2013 could be seen as a hallmark year for Brazil, one in which the tide began to turn against the ruling PT. The “Brazilian Spring” — following in the footsteps of the protests seen in Turkey that year, the Arab Spring, protests of the “indignants” in Spain and Greece, and the Occupy Wall Street movement of 2011 — emerged out of protests against public transportation fare increases and perceived government corruption. These protests could be seen as having served as a “dress rehearsal” of sorts for those which followed in 2015 and 2016, when fed-up Brazilians took to the streets en masse, including an estimated 7 million citizens during a March 2016 protest, to rally against worsening economic conditions and continued government corruption.

Or did they?

It has been pointed out that the protests of 2015-2016, leading up to the impeachment of Rousseff were not led by the impoverished or the working class, but by such groups as the Free Brazil Movement (MBL) and Students of Liberty (EPL).

Who are these groups?

Largely consisting of well-to-do, white academic circles, it has been revealed that they were financed by the decidedly right-wing Atlas Economic Research Foundation, itself funded by the notorious Koch brothers. Pepe Escobar has described the events of 2015-2016 as a “white coup,” fueled by the country’s major media outlets, who were “salivating” for regime change.

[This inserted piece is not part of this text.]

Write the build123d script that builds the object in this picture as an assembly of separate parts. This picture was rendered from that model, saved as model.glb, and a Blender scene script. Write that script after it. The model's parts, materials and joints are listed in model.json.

This scenario closely mirrors the protests seen recently in Venezuela against the increasingly embattled Maduro regime. Venezuela, like Brazil, has been battered by falling commodities prices — especially the sharp decline in the price of oil. This has brought to the forefront protests, led by right-wing elements seeking regime change and sensing an opportunity to make it happen.

Such protests are also not confined to Latin America. Greece, itself embattled by years of economic depression and austerity, has begun to see occasional (but, for the time being, relatively small-scale) protests led by supporters of the center-right parties such as New Democracy.

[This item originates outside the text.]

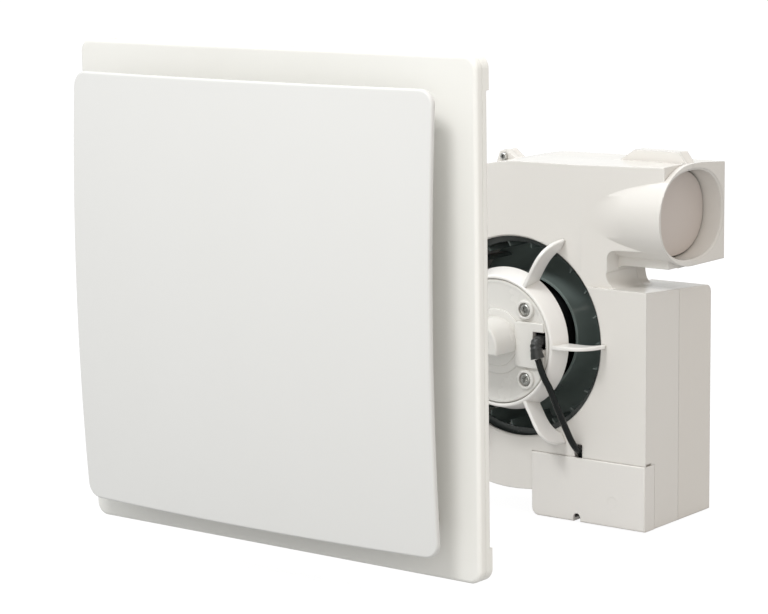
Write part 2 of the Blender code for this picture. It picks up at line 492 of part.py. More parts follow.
def crown(x, z, back=0.0):
    u, v = (x - PANEL_X) / PLATE_HALF_X, (z - PANEL_Z) / PLATE_HALF_Z
    return PY - PLATE_CORNER - PLATE_CROWN_X * (1 - u * u) - PLATE_CROWN_Z * (1 - v * v) + back


def plate_ring(s):
    return rounded(PANEL_X, PANEL_Z, PLATE_HALF_X * s, PLATE_HALF_Z * s, 9 * s if s < 1 else 9, N_CORNER)


SHARES = (0.12, 0.4, 0.65, 0.85, 0.97)
rings = [(plate_ring(s), crown) for s in SHARES] + [(plate_ring(1.0), lambda x, z: crown(x, z) + 1.0)]
rings += [(plate_ring(1.0), lambda x, z: crown(x, z) + 3.2), (plate_ring(0.985), lambda x, z: crown(x, z) + 3.2)]
rings += [(plate_ring(s), lambda x, z: crown(x, z) + 2.6) for s in (0.97, 0.85, 0.65, 0.4, 0.12)]
plate = stacked("facade_plate", rings, PANEL, close=False)
PEGS = [(PANEL_X + sx * 115, PANEL_Z + sz * 115) for sx in (-1, 1) for sz in (-1, 1)]
for i, (x, z) in enumerate(PEGS):
    boolean(plate, prism_y(f"join_peg{i}", circle(x, z, 4.0, 16), PY - 22.0, PY - 1.5, guide=True), "UNION")
    ring = turned(f"plate_clip_{i + 1}", [(4.3, PY - 9.5), (6.3, PY - 9.5), (6.3, PY - GAP), (4.3, PY - GAP)], 20, STEEL, (x, z))
    boolean(ring, box(f"cut_clip{i}", (x - 1.4, PY - 12, z), (x + 1.4, PY + 2, z + 12), guide=True))

filter_frame = stacked("filter_frame", [
    (panel_ring(111.0, 111.0, 9), PY - 6.3), (panel_ring(111.0, 111.0, 9), PY - GAP),
    (panel_ring(103.0, 103.0, 7), PY - GAP), (panel_ring(103.0, 103.0, 7), PY - 6.3)], WHITE)
mat_ = prism_y("filter_mat", panel_ring(102.7, 102.7, 6.7), PY - 5.0, PY - 1.5, FILTER)
boolean(mat_, prism_y("cut_filter_hole", circle(0, 0, 21.0, 32), PY - 20, PY + 20, guide=True))

SPIDER_Y0, SPIDER_Y1 = PY + 3.3, PY + 6.3
spider = turned("facade_spider", [(16.4, PY - 15.0), (19.4, PY - 15.0), (19.4, SPIDER_Y1), (16.4, SPIDER_Y1)], 32, WHITE)
SPIDER_ENDS = [(70.5, 70.5), (-62.0, 156.0), (-65.0, -65.0), (62.0, -64.5)]
for i, (x, z) in enumerate(SPIDER_ENDS):
    d = math.hypot(x, z)
    ux, uz = x / d, z / d
    pts = [(ux * 17.5 - uz * 5, uz * 17.5 + ux * 5), (ux * 17.5 + uz * 5, uz * 17.5 - ux * 5),
           (x + ux * 5 + uz * 5, z + uz * 5 - ux * 5), (x + ux * 5 - uz * 5, z + uz * 5 + ux * 5)]
    boolean(spider, prism_y(f"join_spoke{i}", pts, SPIDER_Y0, SPIDER_Y1, guide=True), "UNION")
for i, (x, z) in enumerate(SPIDER_ENDS):
    boolean(spider, prism_y(f"cut_spoke{i}", circle(x, z, 1.7, 12), PY - 5, PY + 12, guide=True))
    boolean(frame, prism_y(f"cut_frame_hole{i}", circle(x, z, 1.7, 12), PY + 1.0, PY + 12, guide=True))
    smooth(turned(f"spider_screw_{i + 1}", [(0, SPIDER_Y1 + 2.3), (3.2, SPIDER_Y1 + 2.3), (3.2, SPIDER_Y1 + GAP), (1.4, SPIDER_Y1 + GAP),
                                            (1.4, PY + 1.4), (0, PY + 1.4)], 12, ZINC, (x, z)))

for ob in (front, rear, carrier, cover, wheel, plate, frame):
    smooth(ob, 30)
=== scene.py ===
"""A flush bathroom extractor fan: detailed looks built round its CAD pieces.

Lengths are millimetres in the part's own frame: the unit faces -Y, the outlet
blows along +X and +Z is up. Meshes are made in metres.
"""
import json
import math

import bmesh
import bpy
from mathutils import Matrix, Vector

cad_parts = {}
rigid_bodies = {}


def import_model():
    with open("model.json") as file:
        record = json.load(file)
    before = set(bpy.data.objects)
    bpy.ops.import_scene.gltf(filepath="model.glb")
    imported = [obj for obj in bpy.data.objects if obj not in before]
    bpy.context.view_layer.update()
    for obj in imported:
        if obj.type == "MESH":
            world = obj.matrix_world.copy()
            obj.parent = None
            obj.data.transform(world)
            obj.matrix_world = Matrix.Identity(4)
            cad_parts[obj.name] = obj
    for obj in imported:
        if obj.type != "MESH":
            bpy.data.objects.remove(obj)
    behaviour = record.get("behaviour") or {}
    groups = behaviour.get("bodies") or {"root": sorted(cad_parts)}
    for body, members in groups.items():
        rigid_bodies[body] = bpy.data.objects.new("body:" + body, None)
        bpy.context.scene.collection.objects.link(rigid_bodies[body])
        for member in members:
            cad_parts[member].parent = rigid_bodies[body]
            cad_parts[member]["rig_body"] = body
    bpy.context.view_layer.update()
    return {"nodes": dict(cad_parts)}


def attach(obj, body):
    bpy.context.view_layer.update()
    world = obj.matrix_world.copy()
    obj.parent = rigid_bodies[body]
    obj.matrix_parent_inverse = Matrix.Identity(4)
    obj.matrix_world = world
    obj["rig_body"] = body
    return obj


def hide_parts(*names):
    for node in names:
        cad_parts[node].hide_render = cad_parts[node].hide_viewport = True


for ob in list(bpy.data.objects):
    bpy.data.objects.remove(ob, do_unlink=True)

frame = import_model()

MM = 0.001
PI = math.pi

# ---- dimensions shared by several pieces -----------------------------------
FACE_Y, SPLIT_Y, BACK_Y = -76.7, -38.4, -14.0  # unit front, parting plane, scroll back
WALL = 2.2
TOP_R, BOTTOM_R = 112.6, 100.0  # scroll radius straight up and straight down
BOX_LEFT, BOX_RIGHT = 12.3, 98.5  # box below the outlet
BOX_BOTTOM, BOX_TOP = -115.0, 36.5
NECK_X = 66.6  # left side of the gap between box and outlet
OUTLET_X = 107.8
OUTLET_TOP, OUTLET_BOTTOM = 113.2, 49.4
OUTLET_MID = (OUTLET_TOP + OUTLET_BOTTOM) / 2
SLANT_X, SLANT = 50.0, 0.213  # where the outlet front starts to recede, and its slope
INLET_R = 64.7
PANEL_X, PANEL_Y, PANEL_Z = -40.0, -268.7, 46.1  # centre of the facade frame's front
PANEL_HALF = 150.0
PLATE_HALF_X, PLATE_HALF_Z = 135.8, 132.2
FLAP_X, FLAP_Y, DISC_X = 90.0, -33.4, 92.3  # hinge line of the flap, left face of its disc

# Screw places as (x, z)
EARS = [(-31.0, 110.5), (-111.5, 8.0), (-80.0, -75.5)]
PANEL_SCREWS = [(70.5, 70.5), (-62.0, 156.0), (-65.0, -65.0), (62.0, -64.5)]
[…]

Prior to the country’s July 2015 referendum on approving or rejecting an austerity package demanded by Greece’s European “partners,” these elements organized fairly large protests in favor of “yes” (accepting austerity in order to “remain in the European Union”). In turn, smaller protests in 2016, organized with such social media hashtags as ftanei pia (“enough already”) ironically protested the austerity measures imposed by the purportedly left-wing Syriza-led government whilst supporting closer EU ties and the New Democracy party.

Similar to Brazil, Greece’s major media groups — all owned by oligarchic interests with a huge stake in the country’s major economic sectors — have vehemently supported austerity and supported the “yes” vote in the 2015 referendum.

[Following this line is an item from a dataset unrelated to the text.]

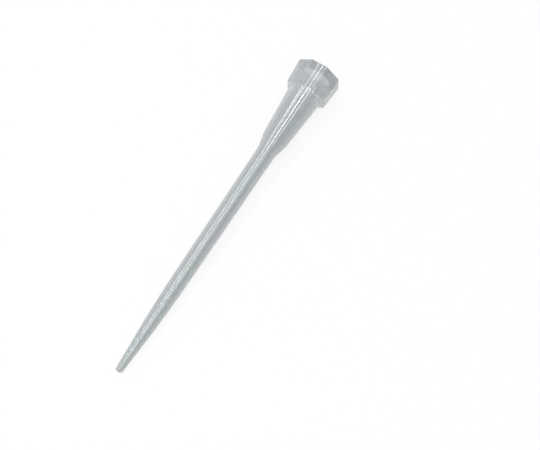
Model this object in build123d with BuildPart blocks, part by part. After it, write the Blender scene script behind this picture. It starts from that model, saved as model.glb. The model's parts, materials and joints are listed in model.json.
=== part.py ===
from build123d import *

import math
import os

# An extra-long 10 microlitre pipette tip, moulded in one piece and lying on a flat surface.
# Sizes are in millimetres. Heights run along the tip's own axis, from the orifice to the mouth.

# --- Overall ---------------------------------------------------------------------------------
TIP_LENGTH = 46.0  # orifice to mouth

# --- Bore: the shape of the core pin ---------------------------------------------------------
ORIFICE_BORE = 0.46  # diameters of the bore, from the orifice up
POINT_BORE = 0.95
KNEE_BORE = 1.23
SHAFT_TOP_BORE = 1.54
THROAT_BORE = 2.32
SEAL_BORE = 3.20  # the straight land that grips the pipettor's nozzle
THROAT_TAPER = 0.01  # on the radius, up to the ledge at the bottom of the socket
THROAT_STEP = 0.10  # the ledge, on the radius
ENTRY_CLEARANCE = 0.25  # on the radius, above the seal, where the nozzle comes in

# --- Walls: how far the outside stands off the bore ------------------------------------------
ORIFICE_WALL = 0.225
POINT_WALL = 0.395
SHAFT_WALL = 0.42
THROAT_WALL = 0.465
SOCKET_WALL = 0.58  # from the seal land out to the barrel at the collar's root

# --- Heights ---------------------------------------------------------------------------------
POINT_LENGTH = 7.0  # orifice to the end of the steep point
KNEE_LENGTH = 5.0  # from there to the start of the long shaft
FLARE_LENGTH = 2.0  # shaft to socket
THROAT_LENGTH = 1.3  # top of the flare to the socket's floor
SOCKET_DEPTH = 9.3  # mouth to the socket's floor
SEAL_DEPTH = 3.5  # mouth to the upper end of the seal land
SEAL_LENGTH = 2.0
FUNNEL_DEPTH = 0.8  # the funnel inside the mouth

# --- Collar: the eight-sided head that hangs in a rack ---------------------------------------
COLLAR_SIDES = 8
COLLAR_LEDGE = 0.40  # how far its underside stands out from the barrel, at a flat
COLLAR_HEIGHT = 3.4
COLLAR_DRAFT = 3.4  # degrees, narrower towards the underside
RIM_LAND = 0.20  # flat left between the rim's bevel and the funnel
RIM_BEVEL = 0.20

# --- Blends ----------------------------------------------------------------------------------
POINT_BLEND = 25.0
FLARE_BLEND = 2.5
COLLAR_CORNER_BLEND = 0.12
COLLAR_EDGE_BLEND = 0.12
COLLAR_ROOT_BLEND = 0.15

# --- Heights worked out from the sizes above -------------------------------------------------
knee_height = POINT_LENGTH + KNEE_LENGTH
floor_height = TIP_LENGTH - SOCKET_DEPTH
flare_top_height = floor_height - THROAT_LENGTH
shaft_top_height = flare_top_height - FLARE_LENGTH
seal_top_height = TIP_LENGTH - SEAL_DEPTH
seal_bottom_height = seal_top_height - SEAL_LENGTH
funnel_height = TIP_LENGTH - FUNNEL_DEPTH
underside_height = TIP_LENGTH - COLLAR_HEIGHT

# --- The throat, the socket and the root of the collar ---------------------------------------
throat_radius = THROAT_BORE / 2
step_radius = throat_radius + THROAT_TAPER
floor_radius = step_radius + THROAT_STEP
seal_radius = SEAL_BORE / 2
root_radius = seal_radius + SOCKET_WALL

# --- The collar's half width across flats ----------------------------------------------------
draft_slope = math.tan(math.radians(COLLAR_DRAFT))
underside_half_flats = root_radius + COLLAR_LEDGE
rim_half_flats = underside_half_flats + COLLAR_HEIGHT * draft_slope
bevel_height = TIP_LENGTH - RIM_BEVEL
bevel_half_flats = rim_half_flats - RIM_BEVEL * draft_slope
mouth_radius = rim_half_flats - RIM_BEVEL - RIM_LAND
half_side = 180 / COLLAR_SIDES  # turns a flat, not a corner, towards the surface below

# --- Outlines as (height, radius), from the orifice up ---------------------------------------
bore = [
    (0, ORIFICE_BORE / 2),
    (POINT_LENGTH, POINT_BORE / 2),
    (knee_height, KNEE_BORE / 2),
    (shaft_top_height, SHAFT_TOP_BORE / 2),
    (flare_top_height, throat_radius),
    (floor_height - THROAT_STEP, step_radius),
    (floor_height, floor_radius),
    (seal_bottom_height, seal_radius),
    (seal_top_height, seal_radius),
    (funnel_height, seal_radius + ENTRY_CLEARANCE),
    (TIP_LENGTH, mouth_radius),
]
barrel = [
    (0, ORIFICE_BORE / 2 + ORIFICE_WALL),
    (POINT_LENGTH, POINT_BORE / 2 + POINT_WALL),
    (knee_height, KNEE_BORE / 2 + SHAFT_WALL),
    (shaft_top_height, SHAFT_TOP_BORE / 2 + SHAFT_WALL),
    (flare_top_height, throat_radius + THROAT_WALL),
    (underside_height, root_radius),
]
barrel_blends = [POINT_BLEND, POINT_BLEND, FLARE_BLEND, FLARE_BLEND]


def slope_between(low, high):
    """How fast the radius grows from one (height, radius) to another."""
    return (high[1] - low[1]) / (high[0] - low[0])


# --- The rest pose: the tip lies on one flat of its collar and on its point ------------------
# Its lean is the slope of the line that touches both, seen from the side.
collar_edges = [(underside_height, underside_half_flats), (bevel_height, bevel_half_flats)]
lean_slope = min(max(slope_between(b, c) for c in collar_edges) for b in barrel[:-1])
lean = math.atan(lean_slope)
orifice_drop = max(r * math.cos(lean) - h * math.sin(lean) for h, r in barrel + collar_edges)

# The orifice's place is such that the tip's outer box is centred over the origin.
orifice_end = -barrel[0][1] * math.sin(lean)
mouth_end = TIP_LENGTH * math.cos(lean) + (rim_half_flats - RIM_BEVEL) * math.sin(lean)
orifice_centre = Vector(-(orifice_end + mouth_end) / 2, 0, orifice_drop)
tip_axis = Vector(math.cos(lean), 0, math.sin(lean))
underneath = Vector(math.sin(lean), 0, -math.cos(lean))

# Across: x points at the surface below and z runs up the tip. Along: x runs up the tip.
across_plane = Plane(origin=orifice_centre, x_dir=underneath, z_dir=tip_axis)
along_plane = Plane(origin=orifice_centre, x_dir=tip_axis, z_dir=(0, -1, 0))
turning_axis = Axis(orifice_centre, tip_axis)


def at_height(height):
    """Picks the edges whose middle is at this height on the tip's axis."""
    return lambda edge: abs(across_plane.to_local_coords(edge.center()).Z - height) < 1e-3


def up_the_tip(edge):
    """Picks the edges that climb along the tip, such as the collar's corners."""
    return abs((edge @ 1 - edge @ 0).dot(tip_axis)) > 1e-3


with BuildPart() as pipette_tip:
    # The collar: eight flats that widen towards the rim.
    with BuildSketch(across_plane.offset(underside_height)):
        RegularPolygon(rim_half_flats, COLLAR_SIDES, major_radius=False, rotation=half_side)
    extrude(amount=COLLAR_HEIGHT)
    flats = pipette_tip.faces().filter_by(turning_axis, reverse=True)
    draft(flats, neutral_plane=across_plane.offset(TIP_LENGTH), angle=-COLLAR_DRAFT)
    chamfer(pipette_tip.edges().filter_by(at_height(TIP_LENGTH)), RIM_BEVEL)
    corners = pipette_tip.edges().filter_by(up_the_tip)
    fillet(corners, COLLAR_CORNER_BLEND)
    fillet(pipette_tip.edges().filter_by(at_height(underside_height)), COLLAR_EDGE_BLEND)

    # The barrel: point, shaft, flare and socket in one turned outline.
    with BuildSketch(along_plane):
        with BuildLine():
            FilletPolyline(barrel, radius=barrel_blends)
            Polyline(barrel[-1], (TIP_LENGTH, root_radius), (TIP_LENGTH, 0), (0, 0), barrel[0])
        make_face()
    revolve(axis=turning_axis)
    root = pipette_tip.edges().filter_by(GeomType.CIRCLE).filter_by(at_height(underside_height))
    fillet(root, COLLAR_ROOT_BLEND)

    # The bore, right through.
    with BuildSketch(along_plane):
        with BuildLine():
            Polyline(bore)
            Polyline(bore[-1], (TIP_LENGTH, 0), (0, 0), bore[0])
        make_face()
    revolve(axis=turning_axis, mode=Mode.SUBTRACT)

pipette_tip.part.label = "pipette_tip"

os.makedirs("parts", exist_ok=True)
export_step(pipette_tip.part, "parts/pipette_tip.step")
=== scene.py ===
"""The pipette tip's looks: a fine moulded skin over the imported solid, a white floor, lamps and a camera."""

import json
import math

import bpy
from mathutils import Matrix, Vector


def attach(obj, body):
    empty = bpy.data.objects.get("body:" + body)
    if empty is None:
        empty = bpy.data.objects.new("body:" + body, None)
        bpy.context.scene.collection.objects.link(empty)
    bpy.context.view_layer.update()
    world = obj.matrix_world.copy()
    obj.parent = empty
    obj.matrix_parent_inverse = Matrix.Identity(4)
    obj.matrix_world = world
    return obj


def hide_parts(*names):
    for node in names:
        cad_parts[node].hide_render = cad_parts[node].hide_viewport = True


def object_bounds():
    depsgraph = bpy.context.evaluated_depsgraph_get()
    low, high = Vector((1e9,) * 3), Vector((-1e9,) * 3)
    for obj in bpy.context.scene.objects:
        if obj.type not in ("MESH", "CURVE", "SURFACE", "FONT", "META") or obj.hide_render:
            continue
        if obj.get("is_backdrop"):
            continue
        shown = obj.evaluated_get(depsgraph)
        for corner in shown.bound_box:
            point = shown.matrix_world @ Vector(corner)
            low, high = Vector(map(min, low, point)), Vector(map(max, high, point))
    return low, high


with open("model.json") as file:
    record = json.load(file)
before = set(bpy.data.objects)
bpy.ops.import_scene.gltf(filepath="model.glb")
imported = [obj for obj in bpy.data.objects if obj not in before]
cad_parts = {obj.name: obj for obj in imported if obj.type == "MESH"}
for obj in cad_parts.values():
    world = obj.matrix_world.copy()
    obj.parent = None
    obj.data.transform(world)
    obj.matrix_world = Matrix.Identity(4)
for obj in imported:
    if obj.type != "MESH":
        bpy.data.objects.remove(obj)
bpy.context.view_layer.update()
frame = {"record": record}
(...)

Speaking to MintPress, Guilherme Giuliano, at Ph.D. candidate in Political Science at the University of São Paulo and member of the “Catso” social workers’ autonomous collective, described the 2016 protests as not having been solely against Rousseff or her government. Nevertheless, the protests were co-opted by certain parties and movements and used as a catalyst for the coup against Rousseff.

Kat Moreno described the MBL as one of the movements which freely took to the streets, while other protest movements not organized by formal actors and representing poorer strata of society were met with police repression.

Petras classifies the capitulation and eventual fall of the PT governments, led by da Silva and Rousseff, as another in a long string of failures of the left. These “failures” have also been evident in countries such as Greece, where Syriza was, in January 2015, elected on promises to “tear up” Greece’s memorandum agreements with its lenders and to put an end to austerity but has instead faithfully continued enforcing such policies and signed further austerity agreements with the country’s lenders, implementing further cuts and reneging on all of its pre-election pledges.